Data supplied –
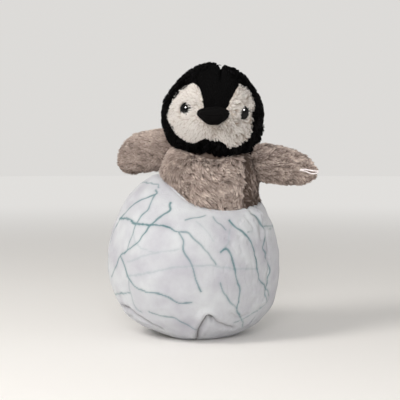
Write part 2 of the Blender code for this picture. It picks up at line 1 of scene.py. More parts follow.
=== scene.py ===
"""Looks of the plush penguin chick in its plush egg shell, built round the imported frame.

Metres, +Z up; the penguin's own left is +X, which is the viewer's right. Every soft piece is a
smooth skin of fabric, and the long pile on it is grown as real tufts of closed, tapered fibres.
"""
import json
from math import cos, pi, radians, sin, sqrt, tau

import bmesh
import bpy
import numpy as np
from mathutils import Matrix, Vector, kdtree


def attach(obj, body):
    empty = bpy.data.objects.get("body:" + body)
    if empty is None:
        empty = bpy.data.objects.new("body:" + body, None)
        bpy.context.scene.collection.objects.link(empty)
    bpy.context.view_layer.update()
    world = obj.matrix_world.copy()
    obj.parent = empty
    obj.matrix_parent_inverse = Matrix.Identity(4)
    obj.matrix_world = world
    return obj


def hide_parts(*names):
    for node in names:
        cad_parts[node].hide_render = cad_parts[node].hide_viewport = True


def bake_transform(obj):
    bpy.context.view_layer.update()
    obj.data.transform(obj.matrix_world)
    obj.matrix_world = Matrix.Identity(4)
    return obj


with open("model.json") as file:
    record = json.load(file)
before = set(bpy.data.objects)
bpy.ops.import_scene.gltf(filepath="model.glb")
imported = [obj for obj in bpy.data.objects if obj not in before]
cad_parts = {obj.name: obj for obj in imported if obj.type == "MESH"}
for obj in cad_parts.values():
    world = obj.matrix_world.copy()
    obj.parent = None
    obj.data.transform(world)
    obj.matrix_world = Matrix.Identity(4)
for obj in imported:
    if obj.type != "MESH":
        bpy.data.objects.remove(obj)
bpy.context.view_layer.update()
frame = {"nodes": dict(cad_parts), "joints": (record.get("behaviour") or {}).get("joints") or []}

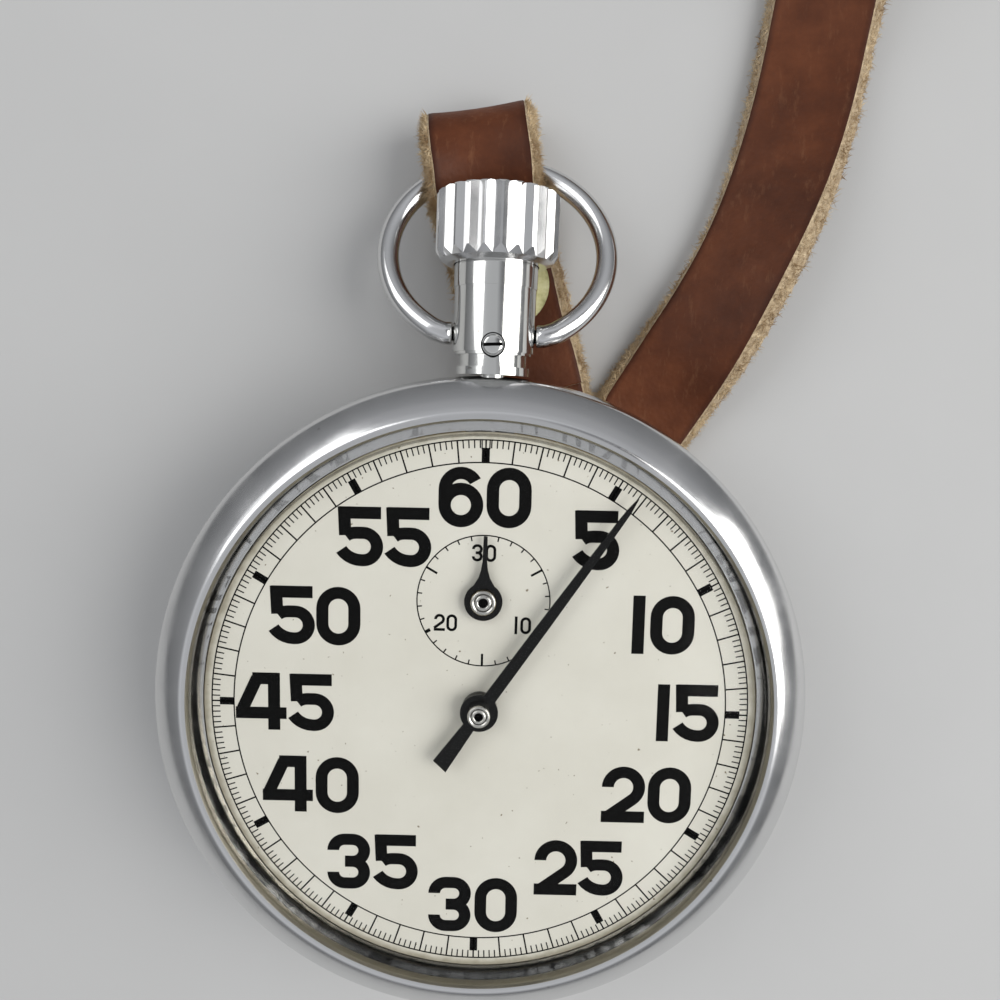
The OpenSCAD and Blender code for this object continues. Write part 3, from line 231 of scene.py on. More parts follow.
def clearDome():
    s = Shade("clearCrystal", (1, 1, 1), 0.0, 0.03)
    s.shader.inputs["IOR"].default_value = 1.49
    out = s.tree.nodes["Material Output"]
    clear = s.add("ShaderNodeBsdfTransparent", Color=(0.985, 0.985, 0.98, 1))
    facing = s.add("ShaderNodeLayerWeight", Blend=0.12)
    mix = s.add("ShaderNodeMixShader")
    s.join(s.span(facing.outputs["Fresnel"], 0.001, 0.5, 0.004, 0.9), mix.inputs["Fac"])
    s.shader.inputs["Metallic"].default_value = 1.0
    reach = s.add("ShaderNodeVectorMath", operation="LENGTH")
    s.join(s.place((1, 1, 0)), reach.inputs[0])
    s.colour(s.ramp(s.span(reach.outputs["Value"], 0, 1, 0.0209, 0.0217), (0.0, (1, 1, 1)), (1.0, (0.42, 0.39, 0.33))))
    s.join(clear.outputs["BSDF"], mix.inputs[1])
    s.join(s.shader.outputs["BSDF"], mix.inputs[2])
    s.join(mix.outputs["Shader"], out.inputs["Surface"])
    s.bump(s.grain(420, 2, 0.5), 0.03, 0.00003)
    return s


crystalGlass = clearDome()


def jewel():
    s = Shade("rubyJewel", (0.55, 0.02, 0.08), 0.0, 0.08)
    s.colour(s.blend(s.grain(900), (0.4, 0.01, 0.05), (0.65, 0.04, 0.12)))
    s.shader.inputs["Coat Weight"].default_value = 0.5
    return s


ruby = jewel()


def oldBrass():
    s = Shade("tarnishedBrass", (0.33, 0.31, 0.14), 1.0, 0.34)
    stain = s.grain(700, 5, 0.65)
    s.colour(s.ramp(stain, (0.3, (0.3, 0.29, 0.12)), (0.5, (0.6, 0.57, 0.3)), (0.75, (0.8, 0.77, 0.5))))
    s.roughness(s.span(stain, 0.25, 0.55))
    s.bump(stain, 0.15, 0.00004)
    return s


studBrass = oldBrass()


def leatherGrain():
    s = Shade("leatherGrain", (0.2, 0.07, 0.03), 0.0, 0.42)
    tone = s.grain(130, 5, 0.62)
    worn = s.ramp(tone, (0.27, (0.05, 0.0135, 0.005)), (0.5, (0.098, 0.027, 0.009)), (0.74, (0.165, 0.05, 0.018)))
    thread = s.grain(1500, 5, 0.7, s.place((1, 0.25, 1), (0, 0, 0.4)))
    worn = s.blend(s.span(thread, 0, 0.4, 0.56, 0.8), worn, (0.25, 0.115, 0.055))
    s.shader.inputs["Specular IOR Level"].default_value = 0.22
    across = s.add("ShaderNodeAttribute", attribute_name="across")
    rim = s.ramp(across.outputs["Fac"], (0.0, (1, 1, 1)), (0.84, (1, 1, 1)), (0.97, (0.5, 0.42, 0.36)))
    s.colour(s.blend(1.0, worn, rim, "MULTIPLY"))
    s.roughness(s.span(s.grain(900, 4, 0.6), 0.42, 0.66))
    pore = s.add("ShaderNodeTexVoronoi", Scale=2300)
    s.join(s.place(), pore.inputs["Vector"])
    s.bump(s.span(pore.outputs["Distance"], 0, 1, 0, 0.6), 0.22, 0.00006)
    s.bump(s.grain(650, 5, 0.65), 0.3, 0.00012)
    return s


def leatherCut(name, dark, pale):
    s = Shade(name, pale, 0.0, 0.85)
    fibre = s.grain(1900, 6, 0.75, s.place((1, 1, 2.4)))
    s.colour(s.ramp(fibre, (0.3, dark), (0.55, tuple((a + b) / 2 for a, b in zip(dark, pale))), (0.72, pale)))
    s.bump(fibre, 0.9, 0.0002)
    s.shader.inputs["Sheen Weight"].default_value = 0.25
    return s


leather = leatherGrain()
cutEdge = leatherCut("leatherCutEdge", (0.2, 0.12, 0.055), (0.8, 0.64, 0.41))
fibre = Shade("leatherFibre", (0.5, 0.37, 0.2), 0.0, 0.8)
fibre.colour(fibre.ramp(fibre.grain(600), (0.35, (0.34, 0.22, 0.11)), (0.65, (0.78, 0.64, 0.42))))
fleshSide = leatherCut("leatherFleshSide", (0.14, 0.08, 0.035), (0.36, 0.24, 0.13))
print("materials ready")

# ---- the frame's own pieces take these finishes
finishes = {
    chrome: ("case_band", "case_back", "bezel", "crown"),
    neckSteel: ("pendant_neck", "pendant_screw"),
    crystalGlass: ("crystal",),
    dialCream: ("dial",),
    handBlack: ("second_hand", "minute_hand"),
    studBrass: ("strap_stud", "strap_rivet"),
    frosted: ("main_plate", "barrel_bridge", "train_bridge", "balance_cock", "pallet_bridge"),
    gilt: ("barrel", "barrel_cover", "second_wheel", "third_wheel", "seconds_wheel", "escape_wheel",
           "balance_wheel", "transfer_wheel", "minute_wheel", "stem_sleeve"),
    hubSteel: ("seconds_arbor",),
    blued: ("click_spring", "mainspring", "hairspring", "movement_screws"),
    ruby: ("pivot_jewels",),
}
given = set()
for finish, names in finishes.items():
    for name in names:
        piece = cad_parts[name]
        piece.data.materials.clear()
        piece.data.materials.append(finish.material)
        given.add(name)
for name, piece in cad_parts.items():
    if name not in given:
        piece.data.materials.clear()
        piece.data.materials.append(steel.material)


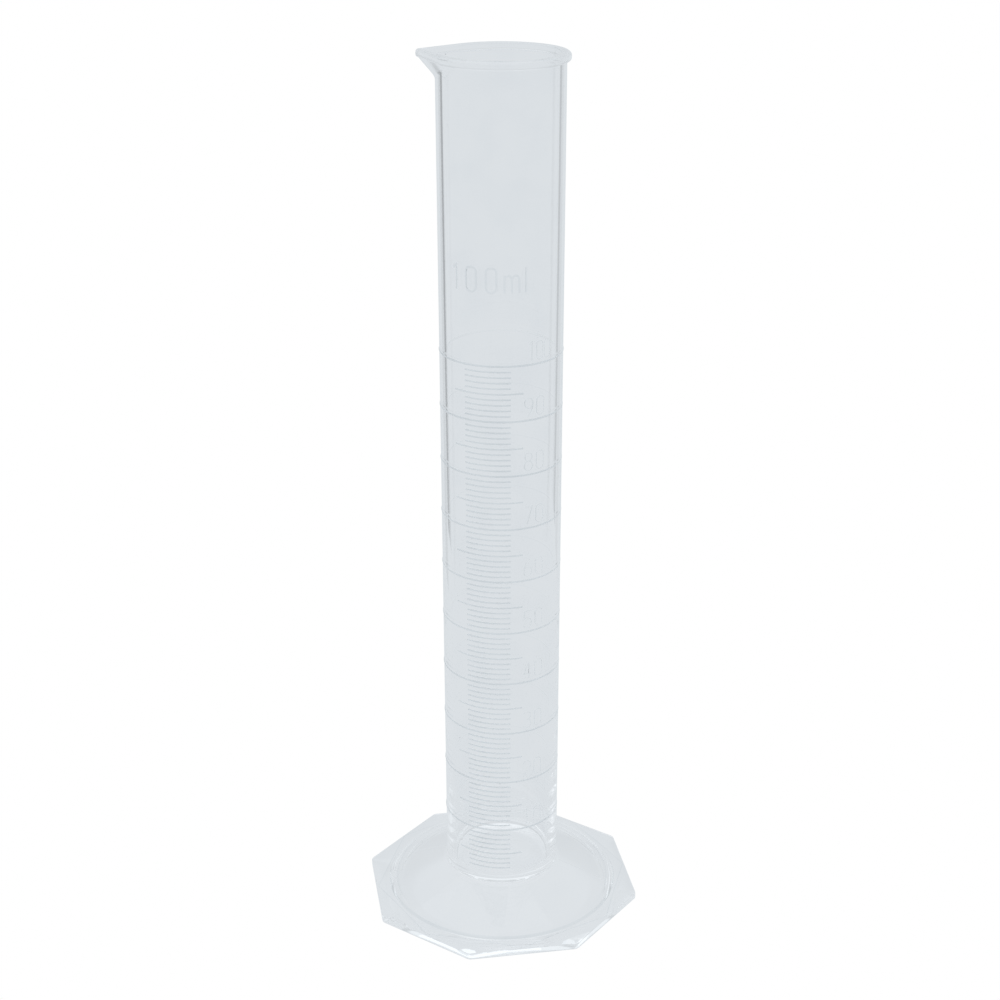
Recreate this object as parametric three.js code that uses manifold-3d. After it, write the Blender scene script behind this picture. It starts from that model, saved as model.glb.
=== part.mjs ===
// A 100 ml graduated cylinder in clear plastic: a tall tapered tube with a pouring spout, a rim bead
// and raised graduation rings, seated in a shallow recess of a hollow eight-sided foot.
// Millimetres, +Z up. The origin is the centre of the foot's underside, on the tube's axis.
// The spout points along -X, the scale faces -Y, and the foot's corners lie on the X and Y axes.
import * as THREE from "three";
import { ConvexGeometry } from "three/addons/geometries/ConvexGeometry.js";
import { mergeVertices } from "three/addons/utils/BufferGeometryUtils.js";
import Module from "manifold-3d";

// Overall
const HEIGHT = 240.8; // the rim above the surface the foot stands on

// Tube: the outer radius grows evenly with height, and the wall is a fixed share of it
const TUBE_RADIUS = 15.885; // outer radius, carried down to z = 0
const TUBE_TAPER = 0.0022; // radius gained per millimetre of height
const WALL_SHARE = 0.102; // wall thickness over outer radius
const BORE_FLOOR = 11.6; // height of the bore's flat floor
const FLOOR_FILLET = 1.6; // radius between the floor and the wall
const END_CHAMFER = 0.4; // on the tube's closed lower end
const TUBE_SIDES = 64;

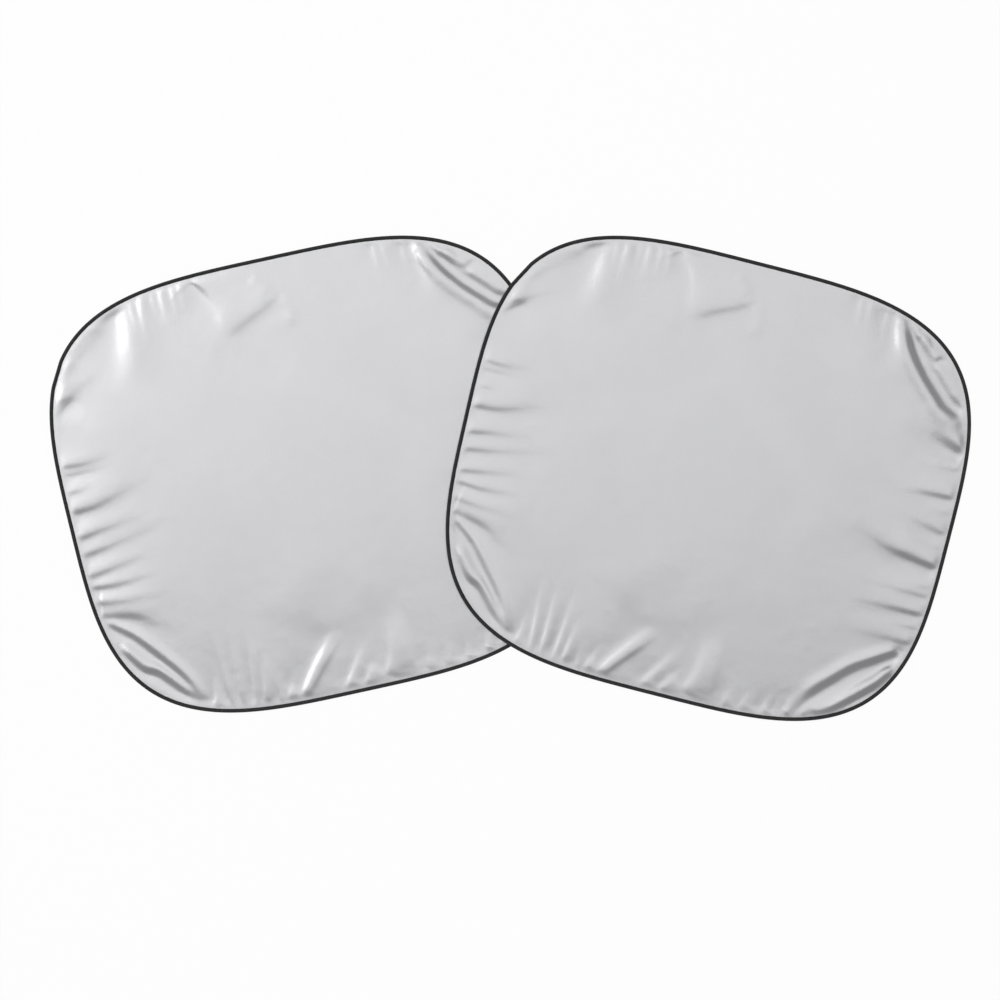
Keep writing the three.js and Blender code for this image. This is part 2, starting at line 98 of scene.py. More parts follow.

Exercise description –
Return only the lines spanning from the first line of the material through the line with "the imported frame.", copied exactly, both ends kept.

Output of the exercise –
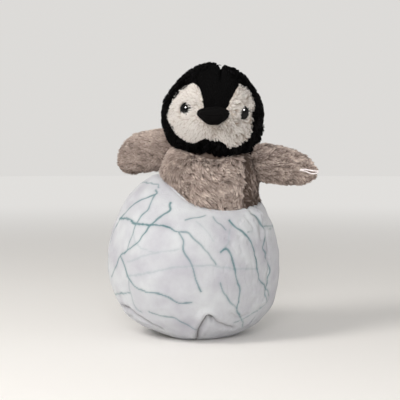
Write part 2 of the Blender code for this picture. It picks up at line 1 of scene.py. More parts follow.
=== scene.py ===
"""Looks of the plush penguin chick in its plush egg shell, built round the imported frame.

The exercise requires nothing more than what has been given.